Sparano al petto, al collo, alla testa. È come un’esecuzione. Le strade sono piene di sangue», racconta un manifestante ad Amnesty. In piazza Tahrir, nel centro di Baghdad, sul “muro dei desideri” della protesta la scritta: “Voglio che il bagno di sangue finisca”.
Ma non finisce. La frustrazione coinvolge particolarmente i giovani fra i quali il tasso di disoccupazione è elevatissimo (quindici per cento contro l’otto per cento della media nazionale). Fonti ufficiali riferiscono che dal 2004, a un anno di distanza dall’invasione statunitense che ha determinato la cacciata di Saddam Hussein, circa 450 miliardi di fondi pubblici sono svaniti nelle tasche di politici e uomini di affari.

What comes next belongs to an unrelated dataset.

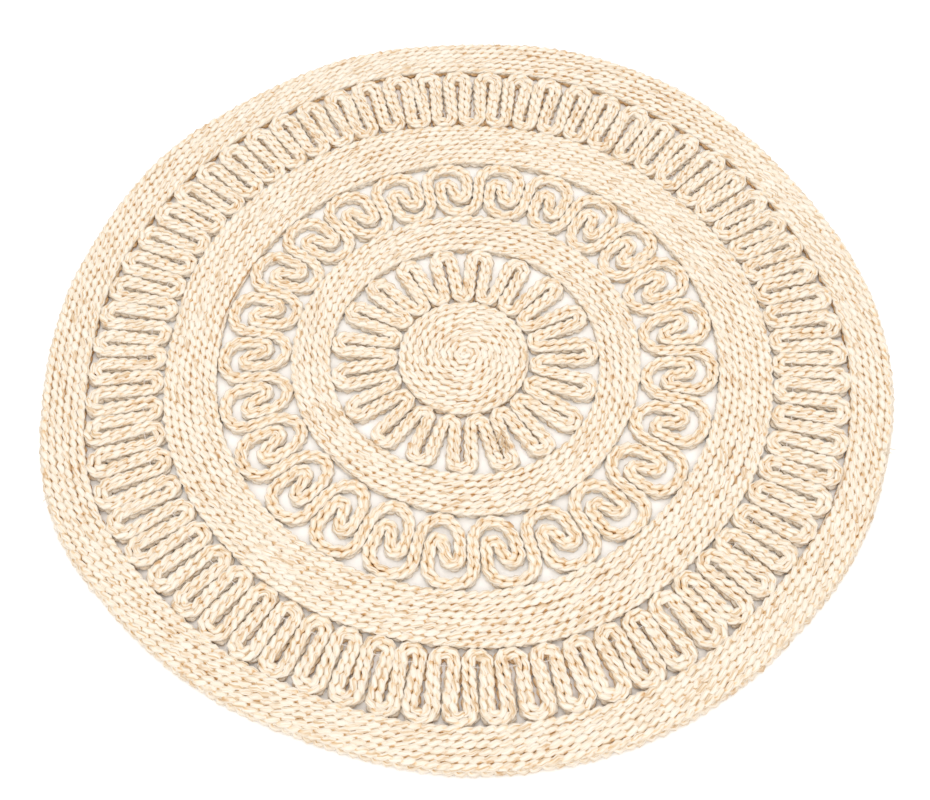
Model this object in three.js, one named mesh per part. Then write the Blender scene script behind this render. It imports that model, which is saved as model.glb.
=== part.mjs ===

Non solo i ministri sono spesso implicati nelle frodi, ma il settore pubblico è sovradimensionato e facile da truffare e si contraddistingue per i migliaia di impiegati “fantasma” che percepiscono stipendi, senza lavorare in realtà… Il parlamento è estremamente corrotto. Su 328 parlamentari iracheni, 273 non hanno voluto svelare la loro situazione finanziaria al Comitato per l’integrità. Ci sono sette milioni di dipendenti pubblici in Iraq, ovvero la maggioranza della popolazione maschile adulta, e la maggior parte di loro non svolge praticamente alcuna attività lavorativa. Alcuni di essi non esistono neppure, come i “soldati fantasma” il cui salario è incassato dai loro ufficiali. In totale i loro stipendi ammontano a circa quattro miliardi di dollari al mese, una cifra accettabile quando i proventi del petrolio erano ancora sei miliardi di dollari al mese. Ora però, quei proventi sono scesi a meno di due miliardi e il sistema è collassato. E ora trascina con sé uno Stato fallito.